§ EXERCISE OBJECTIVE
Please print all of the material below, word for word.

§ DATASET EXCERPT
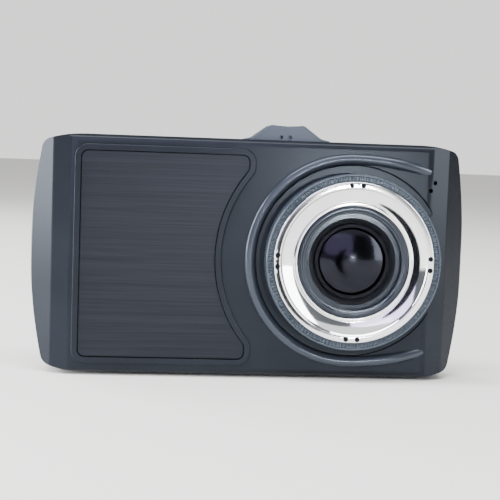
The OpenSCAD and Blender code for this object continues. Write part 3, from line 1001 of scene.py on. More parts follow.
@dataclass
class Workshop:
    """Puts finished forms into the frame and dresses them."""

    frame: dict
    palette: Palette = field(default_factory=Palette)
    middle: Vector = field(init=False)

    def __post_init__(self) -> None:
        """Finds the middle of the case."""
        low, high = (Vector(c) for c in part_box("front_shell"))
        self.middle = Vector(((low.x + high.x) / 2, 0.0, (low.z + high.z) / 2))

    @property
    def lens_x(self) -> float:
        """Distance of the lens axis from the middle of the case."""
        low, high = (Vector(c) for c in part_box("chrome_ring"))
        return 1000.0 * ((low.x + high.x) / 2 - self.middle.x)

    @property
    def lens_place(self) -> Matrix:
        """The lens's own frame: Z runs forward along its axis."""
        return Matrix.Translation((self.lens_x, 0, 0)) @ FRONTWARD

    def span(self, node: str) -> tuple[Vector, Vector]:
        """Gives a CAD node's lowest and highest corners, in millimetres about the case's middle.

        Args:
            node: the node's name.

        Returns:
            The two corners.
        """
        low, high = (1000.0 * (Vector(c) - self.middle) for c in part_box(node))
        return low, high

    def finish(
        self,
        form: Form,
        name: str,
        finish: Union[Shade, Finish],
        slot: str,
        stands_for: Sequence[str] = (),
        body: str = BODY,
        sharp: float = 32.0,
    ) -> bpy.types.Object:
        """Makes the object of a finished form.

        Args:
            form: the form, in millimetres.
            name: the piece's name.
            finish: what it is made of.
            slot: the record's slot of the piece; not used.
            stands_for: the CAD nodes that it stands for.
            body: the body that it rides on.
            sharp: the bend, in degrees, from which an edge shows as an edge.

        Returns:
            The object.
        """
        form.moved(Matrix.Translation(self.middle) @ Matrix.Diagonal((0.001, 0.001, 0.001, 1.0)))
        least = math.radians(sharp)
        for face in form.bm.faces:
            face.smooth = True
        for edge in form.bm.edges:
            edge.smooth = edge.is_manifold and edge.calc_face_angle(0.0) < least
        mesh = bpy.data.meshes.new(name)
        form.bm.to_mesh(mesh)
        form.bm.free()
        mesh.materials.append(self.palette.get(finish))
        made = bpy.data.objects.new(name, mesh)
        bpy.context.scene.collection.objects.link(made)
        shading = made.modifiers.new("even_shading", "WEIGHTED_NORMAL")
        shading.keep_sharp = True
        shading.weight = 50
        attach(made, body)
        if stands_for:
            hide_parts(*stands_for)
        LOG.info("%s: %d faces, rides on %s", name, len(mesh.polygons), body)
        return made


# ---------------------------------------------------------------- case


@dataclass(frozen=True)
class Facet:
    """One straight stretch of a profile: a unit normal and its distance from the middle."""

    normal: Vector
    distance: float


@dataclass
class Blank:
    """The case as one solid block: an outline seen from the front, and faces that fall away."""

    side: list[Point]
    edge_r: float
    face: float
    near: float
    forward: bool
    half_w: float = 50.0
    half_h: float = 26.75
    shoulder_r: float = 30.0
    shoulder_angle: float = 74.0
    corner_r: float = 2.6
    side_angle_top: float = 11.0
    side_angle_bottom: float = 13.5
    seam: float = 0.22

    def outline(self, side_angle: float) -> Iterator[Facet]:
        """Gives the facets of one quarter of the outline, in X and Z.

        Args:
            side_angle: how far the bowed side turns, in degrees.

        Returns:
            The facets.
        """
        s, a = math.radians(self.shoulder_angle), math.radians(side_angle)
        fall = self.shoulder_r * (1 - math.sin(s)) + self.corner_r * (math.sin(s) - math.sin(a))
        side_r = (self.half_h - fall) / math.sin(a)
        side_c = Vector((self.half_w - side_r, 0.0))
        corner_c = side_c + (side_r - self.corner_r) * Vector((math.cos(a), math.sin(a)))
        shoulder_c = corner_c + (self.corner_r - self.shoulder_r) * Vector((math.cos(s), math.sin(s)))
        arcs = (
            (side_c, side_r, 0.0, a, 12),
            (corner_c, self.corner_r, a, s, 8),
            (shoulder_c, self.shoulder_r, s, math.pi / 2, 6),
        )
        yield Facet(Vector((0.0, 1.0)), self.half_h)
        for centre, radius, start, end, steps in arcs:
            step = (end - start) / steps
            for k in range(steps):
                middle = start + (k + 0.5) * step
                normal = Vector((math.cos(middle), math.sin(middle)))
                yield Facet(normal, centre.dot(normal) + radius * math.cos(step / 2))

    @staticmethod
    def between(first: Facet, second: Facet, radius: float, steps: int) -> Iterator[Facet]:
        """Gives the facets that round the corner between two facets of a profile.

        Args:
            first: one facet.
            second: the next facet.
            radius: the radius of the rounding.
            steps: how many strips it has.

        Returns:
            The facets between the two.
        """
        a, b = first.normal, second.normal
        det = a.x * b.y - a.y * b.x
        da, db = first.distance - radius, second.distance - radius
        centre = Vector(((da * b.y - db * a.y) / det, (a.x * db - b.x * da) / det))
        for k in range(1, steps):
            normal = a.lerp(b, k / steps).normalized()
            yield Facet(normal, centre.dot(normal) + radius)

    def side_facets(self, soft: bool) -> Iterator[Facet]:
        """Gives the facets of the profile in X and depth, from the middle to the side.

        Args:
            soft: whether the corners are rounded.

        Returns:
            The facets.
        """
        facets = []
        for (x0, d0), (x1, d1) in zip(self.side, self.side[1:]):
            normal = Vector((d1 - d0, x1 - x0)).normalized()
            facets.append(Facet(normal, normal.dot(Vector((x0, self.face - d0)))))
        yield from facets
        if soft:
            for first, second, radius in zip(facets, facets[1:], (5.0, 2.2, 1.6)):
                yield from self.between(first, second, radius, 5)

    def edge_facets(self, soft: bool) -> Iterator[Facet]:
        """Gives the facets of the profile in Z and depth, from the middle to the edge.

        Args:
            soft: whether the corner is rounded finely.

        Returns:
            The facets.
        """
        face = Facet(Vector((0.0, 1.0)), self.face)
        edge = Facet(Vector((1.0, 0.0)), self.half_h)
        yield face
        if soft:
            yield from self.between(face, edge, self.edge_r, 9)
        else:
            yield from self.between(face, edge, self.edge_r, 3)

    def form(self, inset: float = 0.0, overrun: float = 0.0) -> Form:
        """Makes the block.

        Args:
            inset: how far inside the outer faces it lies.
            overrun: how far it runs past the seam between the two shells.

        Returns:
            The block.
        """
        soft = inset == 0.0
        sign = -1.0 if self.forward else 1.0
        form = Form.block((-80, -40, -50), (80, 40, 50))
        facets: list[tuple[Vector, float]] = []
        for side_angle, up in ((self.side_angle_top, 1.0), (self.side_angle_bottom, -1.0)):
            for facet in self.outline(side_angle):
                for x in (1.0, -1.0):
                    facets.append((Vector((x * facet.normal.x, 0, up * facet.normal.y)), facet.distance))
        rims = list(facets)
        for facet in self.side_facets(soft):
            for x in (1.0, -1.0):
                normal = Vector((x * facet.normal.x, sign * facet.normal.y, 0))
                facets.append((normal, facet.distance))
        for facet in self.edge_facets(soft):
            for up in (1.0, -1.0):
                normal = Vector((0, sign * facet.normal.y, up * facet.normal.x))
                facets.append((normal, facet.distance))
        for normal, distance in facets:
            form.cut_by(normal * (distance - inset), normal)
        back = Vector((0, -sign, 0))
        depth = self.near * -sign + overrun
        form.cut_by(back * depth, back)
        if soft and self.seam:
            lean = math.sqrt(0.5)
            for normal, distance in rims:
                slanted = (normal + back) * lean
                form.cut_by(slanted * ((distance + depth - self.seam) * lean), slanted)
        return form.clean()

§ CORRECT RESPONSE
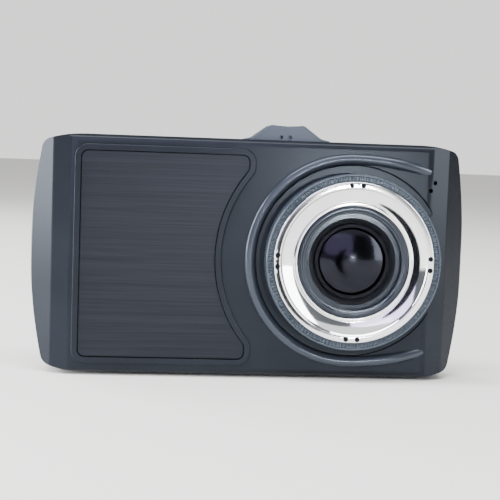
The OpenSCAD and Blender code for this object continues. Write part 3, from line 1001 of scene.py on. More parts follow.
@dataclass
class Workshop:
    """Puts finished forms into the frame and dresses them."""

    frame: dict
    palette: Palette = field(default_factory=Palette)
    middle: Vector = field(init=False)

    def __post_init__(self) -> None:
        """Finds the middle of the case."""
        low, high = (Vector(c) for c in part_box("front_shell"))
        self.middle = Vector(((low.x + high.x) / 2, 0.0, (low.z + high.z) / 2))

    @property
    def lens_x(self) -> float:
        """Distance of the lens axis from the middle of the case."""
        low, high = (Vector(c) for c in part_box("chrome_ring"))
        return 1000.0 * ((low.x + high.x) / 2 - self.middle.x)

    @property
    def lens_place(self) -> Matrix:
        """The lens's own frame: Z runs forward along its axis."""
        return Matrix.Translation((self.lens_x, 0, 0)) @ FRONTWARD

    def span(self, node: str) -> tuple[Vector, Vector]:
        """Gives a CAD node's lowest and highest corners, in millimetres about the case's middle.

        Args:
            node: the node's name.

        Returns:
            The two corners.
        """
        low, high = (1000.0 * (Vector(c) - self.middle) for c in part_box(node))
        return low, high

    def finish(
        self,
        form: Form,
        name: str,
        finish: Union[Shade, Finish],
        slot: str,
        stands_for: Sequence[str] = (),
        body: str = BODY,
        sharp: float = 32.0,
    ) -> bpy.types.Object:
        """Makes the object of a finished form.

        Args:
            form: the form, in millimetres.
            name: the piece's name.
            finish: what it is made of.
            slot: the record's slot of the piece; not used.
            stands_for: the CAD nodes that it stands for.
            body: the body that it rides on.
            sharp: the bend, in degrees, from which an edge shows as an edge.

        Returns:
            The object.
        """
        form.moved(Matrix.Translation(self.middle) @ Matrix.Diagonal((0.001, 0.001, 0.001, 1.0)))
        least = math.radians(sharp)
        for face in form.bm.faces:
            face.smooth = True
        for edge in form.bm.edges:
            edge.smooth = edge.is_manifold and edge.calc_face_angle(0.0) < least
        mesh = bpy.data.meshes.new(name)
        form.bm.to_mesh(mesh)
        form.bm.free()
        mesh.materials.append(self.palette.get(finish))
        made = bpy.data.objects.new(name, mesh)
        bpy.context.scene.collection.objects.link(made)
        shading = made.modifiers.new("even_shading", "WEIGHTED_NORMAL")
        shading.keep_sharp = True
        shading.weight = 50
        attach(made, body)
        if stands_for:
            hide_parts(*stands_for)
        LOG.info("%s: %d faces, rides on %s", name, len(mesh.polygons), body)
        return made


# ---------------------------------------------------------------- case


@dataclass(frozen=True)
class Facet:
    """One straight stretch of a profile: a unit normal and its distance from the middle."""

    normal: Vector
    distance: float


@dataclass
class Blank:
    """The case as one solid block: an outline seen from the front, and faces that fall away."""

    side: list[Point]
    edge_r: float
    face: float
    near: float
    forward: bool
    half_w: float = 50.0
    half_h: float = 26.75
    shoulder_r: float = 30.0
    shoulder_angle: float = 74.0
    corner_r: float = 2.6
    side_angle_top: float = 11.0
    side_angle_bottom: float = 13.5
    seam: float = 0.22

    def outline(self, side_angle: float) -> Iterator[Facet]:
        """Gives the facets of one quarter of the outline, in X and Z.

        Args:
            side_angle: how far the bowed side turns, in degrees.

        Returns:
            The facets.
        """
        s, a = math.radians(self.shoulder_angle), math.radians(side_angle)
        fall = self.shoulder_r * (1 - math.sin(s)) + self.corner_r * (math.sin(s) - math.sin(a))
        side_r = (self.half_h - fall) / math.sin(a)
        side_c = Vector((self.half_w - side_r, 0.0))
        corner_c = side_c + (side_r - self.corner_r) * Vector((math.cos(a), math.sin(a)))
        shoulder_c = corner_c + (self.corner_r - self.shoulder_r) * Vector((math.cos(s), math.sin(s)))
        arcs = (
            (side_c, side_r, 0.0, a, 12),
            (corner_c, self.corner_r, a, s, 8),
            (shoulder_c, self.shoulder_r, s, math.pi / 2, 6),
        )
        yield Facet(Vector((0.0, 1.0)), self.half_h)
        for centre, radius, start, end, steps in arcs:
            step = (end - start) / steps
            for k in range(steps):
                middle = start + (k + 0.5) * step
                normal = Vector((math.cos(middle), math.sin(middle)))
                yield Facet(normal, centre.dot(normal) + radius * math.cos(step / 2))

    @staticmethod
    def between(first: Facet, second: Facet, radius: float, steps: int) -> Iterator[Facet]:
        """Gives the facets that round the corner between two facets of a profile.

        Args:
            first: one facet.
            second: the next facet.
            radius: the radius of the rounding.
            steps: how many strips it has.

        Returns:
            The facets between the two.
        """
        a, b = first.normal, second.normal
        det = a.x * b.y - a.y * b.x
        da, db = first.distance - radius, second.distance - radius
        centre = Vector(((da * b.y - db * a.y) / det, (a.x * db - b.x * da) / det))
        for k in range(1, steps):
            normal = a.lerp(b, k / steps).normalized()
            yield Facet(normal, centre.dot(normal) + radius)

    def side_facets(self, soft: bool) -> Iterator[Facet]:
        """Gives the facets of the profile in X and depth, from the middle to the side.

        Args:
            soft: whether the corners are rounded.

        Returns:
            The facets.
        """
        facets = []
        for (x0, d0), (x1, d1) in zip(self.side, self.side[1:]):
            normal = Vector((d1 - d0, x1 - x0)).normalized()
            facets.append(Facet(normal, normal.dot(Vector((x0, self.face - d0)))))
        yield from facets
        if soft:
            for first, second, radius in zip(facets, facets[1:], (5.0, 2.2, 1.6)):
                yield from self.between(first, second, radius, 5)

    def edge_facets(self, soft: bool) -> Iterator[Facet]:
        """Gives the facets of the profile in Z and depth, from the middle to the edge.

        Args:
            soft: whether the corner is rounded finely.

        Returns:
            The facets.
        """
        face = Facet(Vector((0.0, 1.0)), self.face)
        edge = Facet(Vector((1.0, 0.0)), self.half_h)
        yield face
        if soft:
            yield from self.between(face, edge, self.edge_r, 9)
        else:
            yield from self.between(face, edge, self.edge_r, 3)

    def form(self, inset: float = 0.0, overrun: float = 0.0) -> Form:
        """Makes the block.

        Args:
            inset: how far inside the outer faces it lies.
            overrun: how far it runs past the seam between the two shells.

        Returns:
            The block.
        """
        soft = inset == 0.0
        sign = -1.0 if self.forward else 1.0
        form = Form.block((-80, -40, -50), (80, 40, 50))
        facets: list[tuple[Vector, float]] = []
        for side_angle, up in ((self.side_angle_top, 1.0), (self.side_angle_bottom, -1.0)):
            for facet in self.outline(side_angle):
                for x in (1.0, -1.0):
                    facets.append((Vector((x * facet.normal.x, 0, up * facet.normal.y)), facet.distance))
        rims = list(facets)
        for facet in self.side_facets(soft):
            for x in (1.0, -1.0):
                normal = Vector((x * facet.normal.x, sign * facet.normal.y, 0))
                facets.append((normal, facet.distance))
        for facet in self.edge_facets(soft):
            for up in (1.0, -1.0):
                normal = Vector((0, sign * facet.normal.y, up * facet.normal.x))
                facets.append((normal, facet.distance))
        for normal, distance in facets:
            form.cut_by(normal * (distance - inset), normal)
        back = Vector((0, -sign, 0))
        depth = self.near * -sign + overrun
        form.cut_by(back * depth, back)
        if soft and self.seam:
            lean = math.sqrt(0.5)
            for normal, distance in rims:
                slanted = (normal + back) * lean
                form.cut_by(slanted * ((distance + depth - self.seam) * lean), slanted)
        return form.clean()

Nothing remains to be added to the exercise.